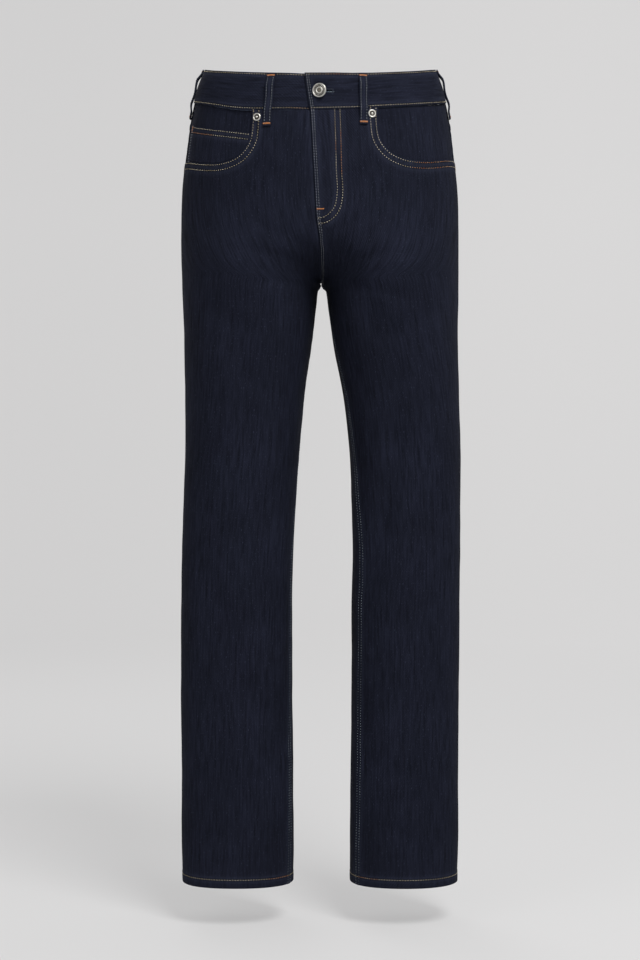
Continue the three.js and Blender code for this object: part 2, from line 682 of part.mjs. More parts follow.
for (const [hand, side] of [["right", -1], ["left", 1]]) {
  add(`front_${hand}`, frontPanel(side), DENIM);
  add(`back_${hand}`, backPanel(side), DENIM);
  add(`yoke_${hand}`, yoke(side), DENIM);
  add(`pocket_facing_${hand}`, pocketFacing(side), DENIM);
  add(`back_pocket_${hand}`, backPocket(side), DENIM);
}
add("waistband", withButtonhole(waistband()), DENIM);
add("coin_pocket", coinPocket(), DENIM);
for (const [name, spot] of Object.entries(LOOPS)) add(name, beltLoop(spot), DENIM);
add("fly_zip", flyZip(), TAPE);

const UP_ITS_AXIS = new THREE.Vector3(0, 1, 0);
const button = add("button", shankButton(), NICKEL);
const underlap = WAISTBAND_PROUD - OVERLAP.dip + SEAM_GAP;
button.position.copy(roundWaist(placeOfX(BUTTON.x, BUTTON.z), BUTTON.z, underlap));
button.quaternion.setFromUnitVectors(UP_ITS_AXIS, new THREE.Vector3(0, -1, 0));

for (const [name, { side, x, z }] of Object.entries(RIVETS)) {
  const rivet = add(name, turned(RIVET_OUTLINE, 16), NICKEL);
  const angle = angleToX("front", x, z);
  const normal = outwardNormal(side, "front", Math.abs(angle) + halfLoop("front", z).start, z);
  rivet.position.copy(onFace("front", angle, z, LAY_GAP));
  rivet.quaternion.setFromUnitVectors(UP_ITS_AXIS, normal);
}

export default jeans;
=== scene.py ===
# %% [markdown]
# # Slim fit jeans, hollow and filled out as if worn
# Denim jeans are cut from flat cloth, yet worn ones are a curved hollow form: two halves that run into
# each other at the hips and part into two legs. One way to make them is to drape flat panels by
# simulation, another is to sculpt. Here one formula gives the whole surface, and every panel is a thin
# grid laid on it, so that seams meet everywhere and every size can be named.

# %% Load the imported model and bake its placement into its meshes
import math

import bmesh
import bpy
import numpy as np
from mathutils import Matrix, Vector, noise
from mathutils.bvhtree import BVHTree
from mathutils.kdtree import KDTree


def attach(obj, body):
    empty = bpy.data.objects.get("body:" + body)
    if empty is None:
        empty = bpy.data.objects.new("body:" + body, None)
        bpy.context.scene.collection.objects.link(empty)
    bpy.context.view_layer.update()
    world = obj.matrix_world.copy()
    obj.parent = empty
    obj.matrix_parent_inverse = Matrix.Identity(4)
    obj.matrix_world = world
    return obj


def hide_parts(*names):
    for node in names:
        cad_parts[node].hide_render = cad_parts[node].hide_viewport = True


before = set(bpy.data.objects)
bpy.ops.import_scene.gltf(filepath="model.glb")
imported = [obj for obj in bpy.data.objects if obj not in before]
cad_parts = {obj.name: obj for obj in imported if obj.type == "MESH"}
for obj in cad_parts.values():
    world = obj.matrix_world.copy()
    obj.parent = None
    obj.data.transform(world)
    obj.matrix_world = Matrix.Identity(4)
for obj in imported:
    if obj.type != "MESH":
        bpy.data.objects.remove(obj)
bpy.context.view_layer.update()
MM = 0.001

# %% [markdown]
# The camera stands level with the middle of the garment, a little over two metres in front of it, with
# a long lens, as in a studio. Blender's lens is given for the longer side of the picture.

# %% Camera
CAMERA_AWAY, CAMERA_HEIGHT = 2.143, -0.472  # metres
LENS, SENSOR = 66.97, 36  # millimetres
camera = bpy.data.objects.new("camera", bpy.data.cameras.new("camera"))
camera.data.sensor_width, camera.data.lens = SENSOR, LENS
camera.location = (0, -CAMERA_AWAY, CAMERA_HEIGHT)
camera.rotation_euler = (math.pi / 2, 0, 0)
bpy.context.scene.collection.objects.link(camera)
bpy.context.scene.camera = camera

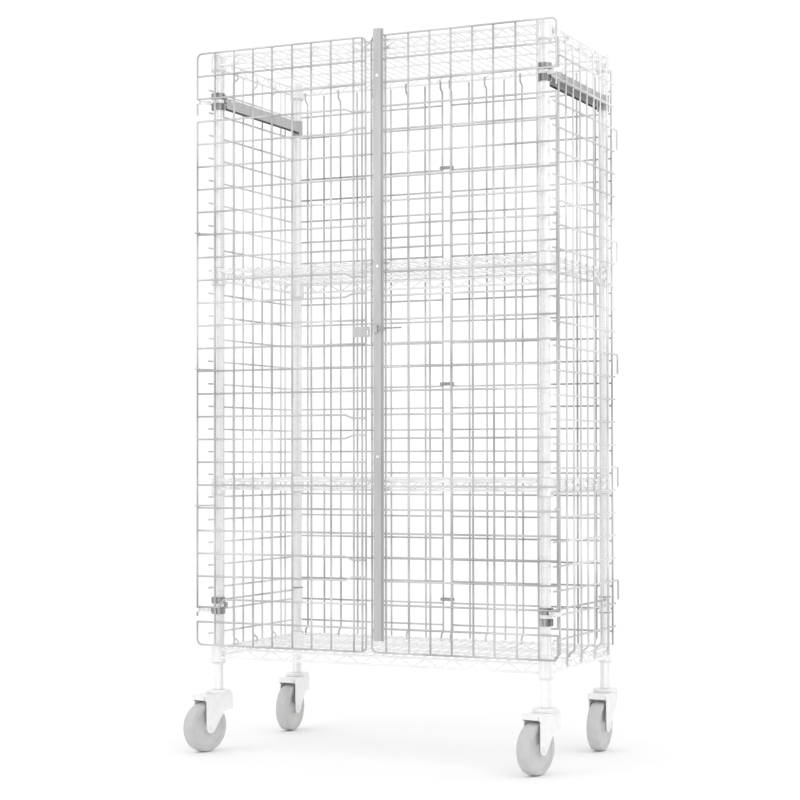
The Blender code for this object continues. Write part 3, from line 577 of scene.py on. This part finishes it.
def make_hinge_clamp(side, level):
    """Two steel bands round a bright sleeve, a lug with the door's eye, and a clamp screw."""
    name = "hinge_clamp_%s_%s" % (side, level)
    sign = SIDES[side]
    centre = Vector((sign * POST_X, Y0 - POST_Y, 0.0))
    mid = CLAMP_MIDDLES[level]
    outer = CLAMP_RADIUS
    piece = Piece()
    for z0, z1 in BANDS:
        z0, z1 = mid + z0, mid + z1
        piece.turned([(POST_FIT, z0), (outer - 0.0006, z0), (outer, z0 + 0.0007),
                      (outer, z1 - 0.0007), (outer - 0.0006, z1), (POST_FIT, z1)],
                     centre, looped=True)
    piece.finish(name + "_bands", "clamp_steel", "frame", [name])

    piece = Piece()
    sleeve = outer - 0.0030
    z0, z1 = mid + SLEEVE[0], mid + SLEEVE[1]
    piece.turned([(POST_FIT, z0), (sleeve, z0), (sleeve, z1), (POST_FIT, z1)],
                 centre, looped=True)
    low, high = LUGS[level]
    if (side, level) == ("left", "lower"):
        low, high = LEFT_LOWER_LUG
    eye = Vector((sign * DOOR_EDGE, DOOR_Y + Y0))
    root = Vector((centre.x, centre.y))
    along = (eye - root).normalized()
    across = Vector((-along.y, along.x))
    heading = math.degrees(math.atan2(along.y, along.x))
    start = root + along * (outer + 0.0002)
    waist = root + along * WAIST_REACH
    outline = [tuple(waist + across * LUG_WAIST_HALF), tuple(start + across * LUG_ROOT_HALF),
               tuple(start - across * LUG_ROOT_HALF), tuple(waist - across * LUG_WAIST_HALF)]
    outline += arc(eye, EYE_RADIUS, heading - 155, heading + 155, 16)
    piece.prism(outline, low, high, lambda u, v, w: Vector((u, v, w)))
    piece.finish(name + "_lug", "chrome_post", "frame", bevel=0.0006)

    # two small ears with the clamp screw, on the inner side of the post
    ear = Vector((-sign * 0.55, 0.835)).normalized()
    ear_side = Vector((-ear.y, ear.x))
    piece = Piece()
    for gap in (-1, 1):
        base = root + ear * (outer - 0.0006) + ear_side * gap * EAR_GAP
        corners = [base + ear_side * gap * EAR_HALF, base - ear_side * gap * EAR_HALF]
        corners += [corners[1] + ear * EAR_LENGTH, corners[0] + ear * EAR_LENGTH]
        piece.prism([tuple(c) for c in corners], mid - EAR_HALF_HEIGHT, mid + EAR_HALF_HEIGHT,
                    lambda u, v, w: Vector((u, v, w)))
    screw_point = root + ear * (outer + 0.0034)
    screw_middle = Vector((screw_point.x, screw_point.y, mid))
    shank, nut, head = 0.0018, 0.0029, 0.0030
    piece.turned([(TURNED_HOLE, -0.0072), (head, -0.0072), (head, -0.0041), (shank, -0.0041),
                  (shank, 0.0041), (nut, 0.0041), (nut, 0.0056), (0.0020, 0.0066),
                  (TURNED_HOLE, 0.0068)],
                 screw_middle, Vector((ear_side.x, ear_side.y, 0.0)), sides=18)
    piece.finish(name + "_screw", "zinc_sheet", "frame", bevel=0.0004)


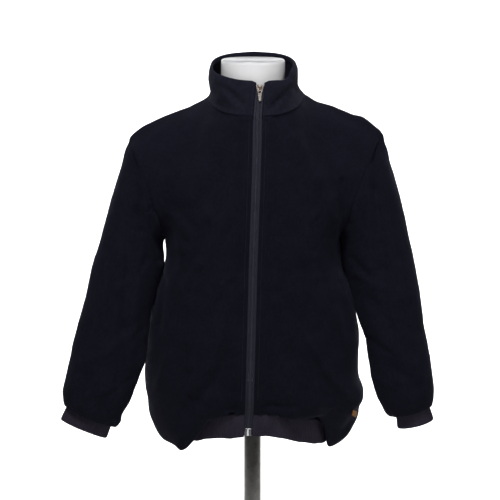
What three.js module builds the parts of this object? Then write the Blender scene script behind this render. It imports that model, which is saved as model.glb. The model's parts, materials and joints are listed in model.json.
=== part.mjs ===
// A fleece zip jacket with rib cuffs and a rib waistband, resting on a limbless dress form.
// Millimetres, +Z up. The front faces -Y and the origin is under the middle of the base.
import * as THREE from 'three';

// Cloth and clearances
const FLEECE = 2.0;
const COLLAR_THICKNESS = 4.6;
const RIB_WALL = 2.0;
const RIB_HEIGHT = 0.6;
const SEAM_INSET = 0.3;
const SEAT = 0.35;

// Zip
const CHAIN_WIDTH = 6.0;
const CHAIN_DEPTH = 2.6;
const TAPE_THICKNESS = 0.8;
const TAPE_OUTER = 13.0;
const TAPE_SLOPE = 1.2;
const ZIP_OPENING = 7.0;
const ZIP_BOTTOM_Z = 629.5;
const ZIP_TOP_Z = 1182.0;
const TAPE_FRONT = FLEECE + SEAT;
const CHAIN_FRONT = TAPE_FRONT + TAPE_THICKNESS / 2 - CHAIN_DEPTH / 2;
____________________
STATED GOAL >>
Extract the lines from the line with "const UP_ITS_AXIS = new" through the line with "obj.matrix_world = Matrix.Identity(4)". Keep both of those lines, copy everything exactly, and add nothing.

OUTPUT OF THE EXERCISE >>
const UP_ITS_AXIS = new THREE.Vector3(0, 1, 0);
const button = add("button", shankButton(), NICKEL);
const underlap = WAISTBAND_PROUD - OVERLAP.dip + SEAM_GAP;
button.position.copy(roundWaist(placeOfX(BUTTON.x, BUTTON.z), BUTTON.z, underlap));
button.quaternion.setFromUnitVectors(UP_ITS_AXIS, new THREE.Vector3(0, -1, 0));

for (const [name, { side, x, z }] of Object.entries(RIVETS)) {
  const rivet = add(name, turned(RIVET_OUTLINE, 16), NICKEL);
  const angle = angleToX("front", x, z);
  const normal = outwardNormal(side, "front", Math.abs(angle) + halfLoop("front", z).start, z);
  rivet.position.copy(onFace("front", angle, z, LAY_GAP));
  rivet.quaternion.setFromUnitVectors(UP_ITS_AXIS, normal);
}

export default jeans;
=== scene.py ===
# %% [markdown]
# # Slim fit jeans, hollow and filled out as if worn
# Denim jeans are cut from flat cloth, yet worn ones are a curved hollow form: two halves that run into
# each other at the hips and part into two legs. One way to make them is to drape flat panels by
# simulation, another is to sculpt. Here one formula gives the whole surface, and every panel is a thin
# grid laid on it, so that seams meet everywhere and every size can be named.

# %% Load the imported model and bake its placement into its meshes
import math

import bmesh
import bpy
import numpy as np
from mathutils import Matrix, Vector, noise
from mathutils.bvhtree import BVHTree
from mathutils.kdtree import KDTree


def attach(obj, body):
    empty = bpy.data.objects.get("body:" + body)
    if empty is None:
        empty = bpy.data.objects.new("body:" + body, None)
        bpy.context.scene.collection.objects.link(empty)
    bpy.context.view_layer.update()
    world = obj.matrix_world.copy()
    obj.parent = empty
    obj.matrix_parent_inverse = Matrix.Identity(4)
    obj.matrix_world = world
    return obj


def hide_parts(*names):
    for node in names:
        cad_parts[node].hide_render = cad_parts[node].hide_viewport = True


before = set(bpy.data.objects)
bpy.ops.import_scene.gltf(filepath="model.glb")
imported = [obj for obj in bpy.data.objects if obj not in before]
cad_parts = {obj.name: obj for obj in imported if obj.type == "MESH"}
for obj in cad_parts.values():
    world = obj.matrix_world.copy()
    obj.parent = None
    obj.data.transform(world)
    obj.matrix_world = Matrix.Identity(4)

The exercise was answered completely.